» **Material provided**

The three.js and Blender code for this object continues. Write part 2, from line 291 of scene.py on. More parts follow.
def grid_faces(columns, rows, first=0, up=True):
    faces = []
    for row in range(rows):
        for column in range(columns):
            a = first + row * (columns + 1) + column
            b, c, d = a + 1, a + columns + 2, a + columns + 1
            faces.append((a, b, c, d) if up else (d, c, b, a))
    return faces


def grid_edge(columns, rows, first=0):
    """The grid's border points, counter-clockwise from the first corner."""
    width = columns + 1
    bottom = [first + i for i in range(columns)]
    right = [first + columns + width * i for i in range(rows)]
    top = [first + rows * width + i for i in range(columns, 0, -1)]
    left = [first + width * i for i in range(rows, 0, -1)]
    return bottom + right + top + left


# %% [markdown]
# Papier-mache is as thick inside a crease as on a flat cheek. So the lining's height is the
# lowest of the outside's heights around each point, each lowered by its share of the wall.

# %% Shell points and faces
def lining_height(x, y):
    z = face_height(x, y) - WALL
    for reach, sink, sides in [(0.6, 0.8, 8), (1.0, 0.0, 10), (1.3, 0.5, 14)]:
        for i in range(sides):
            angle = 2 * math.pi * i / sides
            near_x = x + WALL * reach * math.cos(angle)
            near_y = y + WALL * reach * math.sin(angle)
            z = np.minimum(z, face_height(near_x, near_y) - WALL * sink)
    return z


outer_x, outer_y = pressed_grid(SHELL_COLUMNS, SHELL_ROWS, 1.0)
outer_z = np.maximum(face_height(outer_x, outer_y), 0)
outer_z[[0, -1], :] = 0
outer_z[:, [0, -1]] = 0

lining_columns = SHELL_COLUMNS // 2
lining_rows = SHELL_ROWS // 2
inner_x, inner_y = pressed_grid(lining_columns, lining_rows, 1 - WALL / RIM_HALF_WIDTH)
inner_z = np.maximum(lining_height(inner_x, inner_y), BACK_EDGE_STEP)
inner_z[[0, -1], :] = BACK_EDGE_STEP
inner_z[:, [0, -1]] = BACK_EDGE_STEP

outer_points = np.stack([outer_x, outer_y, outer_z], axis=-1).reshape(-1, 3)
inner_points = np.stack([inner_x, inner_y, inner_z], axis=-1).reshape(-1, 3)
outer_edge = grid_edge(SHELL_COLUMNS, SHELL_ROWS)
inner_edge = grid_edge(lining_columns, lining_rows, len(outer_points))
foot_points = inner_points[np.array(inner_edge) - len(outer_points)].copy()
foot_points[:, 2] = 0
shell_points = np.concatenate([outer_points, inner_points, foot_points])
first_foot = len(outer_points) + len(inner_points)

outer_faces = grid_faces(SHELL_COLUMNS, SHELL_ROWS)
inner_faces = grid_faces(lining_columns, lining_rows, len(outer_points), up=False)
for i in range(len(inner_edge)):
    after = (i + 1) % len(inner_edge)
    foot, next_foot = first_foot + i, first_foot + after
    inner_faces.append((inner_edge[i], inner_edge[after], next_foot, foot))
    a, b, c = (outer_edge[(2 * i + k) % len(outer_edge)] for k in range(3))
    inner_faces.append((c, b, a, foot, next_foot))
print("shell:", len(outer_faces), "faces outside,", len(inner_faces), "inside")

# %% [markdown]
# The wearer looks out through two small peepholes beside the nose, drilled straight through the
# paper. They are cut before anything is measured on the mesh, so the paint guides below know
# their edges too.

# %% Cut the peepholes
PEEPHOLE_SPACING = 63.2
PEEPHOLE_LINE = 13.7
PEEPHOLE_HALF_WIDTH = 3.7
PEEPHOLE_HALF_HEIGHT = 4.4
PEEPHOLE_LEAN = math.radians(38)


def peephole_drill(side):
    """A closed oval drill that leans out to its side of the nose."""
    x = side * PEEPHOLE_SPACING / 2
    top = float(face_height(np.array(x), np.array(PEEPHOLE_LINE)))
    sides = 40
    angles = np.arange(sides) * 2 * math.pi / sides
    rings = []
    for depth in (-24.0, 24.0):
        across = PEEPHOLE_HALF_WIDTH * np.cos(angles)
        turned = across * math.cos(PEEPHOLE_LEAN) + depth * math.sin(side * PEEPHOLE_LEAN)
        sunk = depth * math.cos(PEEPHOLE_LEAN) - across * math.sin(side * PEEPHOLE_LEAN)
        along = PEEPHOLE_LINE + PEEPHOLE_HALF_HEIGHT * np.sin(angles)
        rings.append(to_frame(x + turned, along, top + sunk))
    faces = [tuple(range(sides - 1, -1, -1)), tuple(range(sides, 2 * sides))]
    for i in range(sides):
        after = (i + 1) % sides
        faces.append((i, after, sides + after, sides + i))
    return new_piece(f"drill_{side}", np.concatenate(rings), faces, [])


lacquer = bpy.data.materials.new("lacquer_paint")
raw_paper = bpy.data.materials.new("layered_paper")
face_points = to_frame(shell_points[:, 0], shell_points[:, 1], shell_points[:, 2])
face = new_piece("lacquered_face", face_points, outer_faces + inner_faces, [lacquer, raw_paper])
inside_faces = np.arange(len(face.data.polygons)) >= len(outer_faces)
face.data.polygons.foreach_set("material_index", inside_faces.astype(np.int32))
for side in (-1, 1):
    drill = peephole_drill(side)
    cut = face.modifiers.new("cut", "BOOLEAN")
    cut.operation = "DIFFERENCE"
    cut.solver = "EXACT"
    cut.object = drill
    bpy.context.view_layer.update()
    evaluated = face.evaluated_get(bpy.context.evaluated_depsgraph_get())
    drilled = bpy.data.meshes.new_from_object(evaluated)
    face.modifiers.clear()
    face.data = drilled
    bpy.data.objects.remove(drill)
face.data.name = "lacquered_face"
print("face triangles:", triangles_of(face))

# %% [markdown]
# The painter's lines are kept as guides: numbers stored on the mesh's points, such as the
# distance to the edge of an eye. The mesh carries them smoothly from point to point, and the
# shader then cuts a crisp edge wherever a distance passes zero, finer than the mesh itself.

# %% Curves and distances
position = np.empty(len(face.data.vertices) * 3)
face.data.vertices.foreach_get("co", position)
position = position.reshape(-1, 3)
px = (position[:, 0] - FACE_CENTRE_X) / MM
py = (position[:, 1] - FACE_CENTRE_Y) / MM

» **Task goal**
Each line above must be printed exactly as it appears.

» **Exercise result**
The three.js and Blender code for this object continues. Write part 2, from line 291 of scene.py on. More parts follow.
def grid_faces(columns, rows, first=0, up=True):
    faces = []
    for row in range(rows):
        for column in range(columns):
            a = first + row * (columns + 1) + column
            b, c, d = a + 1, a + columns + 2, a + columns + 1
            faces.append((a, b, c, d) if up else (d, c, b, a))
    return faces


def grid_edge(columns, rows, first=0):
    """The grid's border points, counter-clockwise from the first corner."""
    width = columns + 1
    bottom = [first + i for i in range(columns)]
    right = [first + columns + width * i for i in range(rows)]
    top = [first + rows * width + i for i in range(columns, 0, -1)]
    left = [first + width * i for i in range(rows, 0, -1)]
    return bottom + right + top + left


# %% [markdown]
# Papier-mache is as thick inside a crease as on a flat cheek. So the lining's height is the
# lowest of the outside's heights around each point, each lowered by its share of the wall.

# %% Shell points and faces
def lining_height(x, y):
    z = face_height(x, y) - WALL
    for reach, sink, sides in [(0.6, 0.8, 8), (1.0, 0.0, 10), (1.3, 0.5, 14)]:
        for i in range(sides):
            angle = 2 * math.pi * i / sides
            near_x = x + WALL * reach * math.cos(angle)
            near_y = y + WALL * reach * math.sin(angle)
            z = np.minimum(z, face_height(near_x, near_y) - WALL * sink)
    return z


outer_x, outer_y = pressed_grid(SHELL_COLUMNS, SHELL_ROWS, 1.0)
outer_z = np.maximum(face_height(outer_x, outer_y), 0)
outer_z[[0, -1], :] = 0
outer_z[:, [0, -1]] = 0

lining_columns = SHELL_COLUMNS // 2
lining_rows = SHELL_ROWS // 2
inner_x, inner_y = pressed_grid(lining_columns, lining_rows, 1 - WALL / RIM_HALF_WIDTH)
inner_z = np.maximum(lining_height(inner_x, inner_y), BACK_EDGE_STEP)
inner_z[[0, -1], :] = BACK_EDGE_STEP
inner_z[:, [0, -1]] = BACK_EDGE_STEP

outer_points = np.stack([outer_x, outer_y, outer_z], axis=-1).reshape(-1, 3)
inner_points = np.stack([inner_x, inner_y, inner_z], axis=-1).reshape(-1, 3)
outer_edge = grid_edge(SHELL_COLUMNS, SHELL_ROWS)
inner_edge = grid_edge(lining_columns, lining_rows, len(outer_points))
foot_points = inner_points[np.array(inner_edge) - len(outer_points)].copy()
foot_points[:, 2] = 0
shell_points = np.concatenate([outer_points, inner_points, foot_points])
first_foot = len(outer_points) + len(inner_points)

outer_faces = grid_faces(SHELL_COLUMNS, SHELL_ROWS)
inner_faces = grid_faces(lining_columns, lining_rows, len(outer_points), up=False)
for i in range(len(inner_edge)):
    after = (i + 1) % len(inner_edge)
    foot, next_foot = first_foot + i, first_foot + after
    inner_faces.append((inner_edge[i], inner_edge[after], next_foot, foot))
    a, b, c = (outer_edge[(2 * i + k) % len(outer_edge)] for k in range(3))
    inner_faces.append((c, b, a, foot, next_foot))
print("shell:", len(outer_faces), "faces outside,", len(inner_faces), "inside")

# %% [markdown]
# The wearer looks out through two small peepholes beside the nose, drilled straight through the
# paper. They are cut before anything is measured on the mesh, so the paint guides below know
# their edges too.

# %% Cut the peepholes
PEEPHOLE_SPACING = 63.2
PEEPHOLE_LINE = 13.7
PEEPHOLE_HALF_WIDTH = 3.7
PEEPHOLE_HALF_HEIGHT = 4.4
PEEPHOLE_LEAN = math.radians(38)


def peephole_drill(side):
    """A closed oval drill that leans out to its side of the nose."""
    x = side * PEEPHOLE_SPACING / 2
    top = float(face_height(np.array(x), np.array(PEEPHOLE_LINE)))
    sides = 40
    angles = np.arange(sides) * 2 * math.pi / sides
    rings = []
    for depth in (-24.0, 24.0):
        across = PEEPHOLE_HALF_WIDTH * np.cos(angles)
        turned = across * math.cos(PEEPHOLE_LEAN) + depth * math.sin(side * PEEPHOLE_LEAN)
        sunk = depth * math.cos(PEEPHOLE_LEAN) - across * math.sin(side * PEEPHOLE_LEAN)
        along = PEEPHOLE_LINE + PEEPHOLE_HALF_HEIGHT * np.sin(angles)
        rings.append(to_frame(x + turned, along, top + sunk))
    faces = [tuple(range(sides - 1, -1, -1)), tuple(range(sides, 2 * sides))]
    for i in range(sides):
        after = (i + 1) % sides
        faces.append((i, after, sides + after, sides + i))
    return new_piece(f"drill_{side}", np.concatenate(rings), faces, [])


lacquer = bpy.data.materials.new("lacquer_paint")
raw_paper = bpy.data.materials.new("layered_paper")
face_points = to_frame(shell_points[:, 0], shell_points[:, 1], shell_points[:, 2])
face = new_piece("lacquered_face", face_points, outer_faces + inner_faces, [lacquer, raw_paper])
inside_faces = np.arange(len(face.data.polygons)) >= len(outer_faces)
face.data.polygons.foreach_set("material_index", inside_faces.astype(np.int32))
for side in (-1, 1):
    drill = peephole_drill(side)
    cut = face.modifiers.new("cut", "BOOLEAN")
    cut.operation = "DIFFERENCE"
    cut.solver = "EXACT"
    cut.object = drill
    bpy.context.view_layer.update()
    evaluated = face.evaluated_get(bpy.context.evaluated_depsgraph_get())
    drilled = bpy.data.meshes.new_from_object(evaluated)
    face.modifiers.clear()
    face.data = drilled
    bpy.data.objects.remove(drill)
face.data.name = "lacquered_face"
print("face triangles:", triangles_of(face))

# %% [markdown]
# The painter's lines are kept as guides: numbers stored on the mesh's points, such as the
# distance to the edge of an eye. The mesh carries them smoothly from point to point, and the
# shader then cuts a crisp edge wherever a distance passes zero, finer than the mesh itself.

# %% Curves and distances
position = np.empty(len(face.data.vertices) * 3)
face.data.vertices.foreach_get("co", position)
position = position.reshape(-1, 3)
px = (position[:, 0] - FACE_CENTRE_X) / MM
py = (position[:, 1] - FACE_CENTRE_Y) / MM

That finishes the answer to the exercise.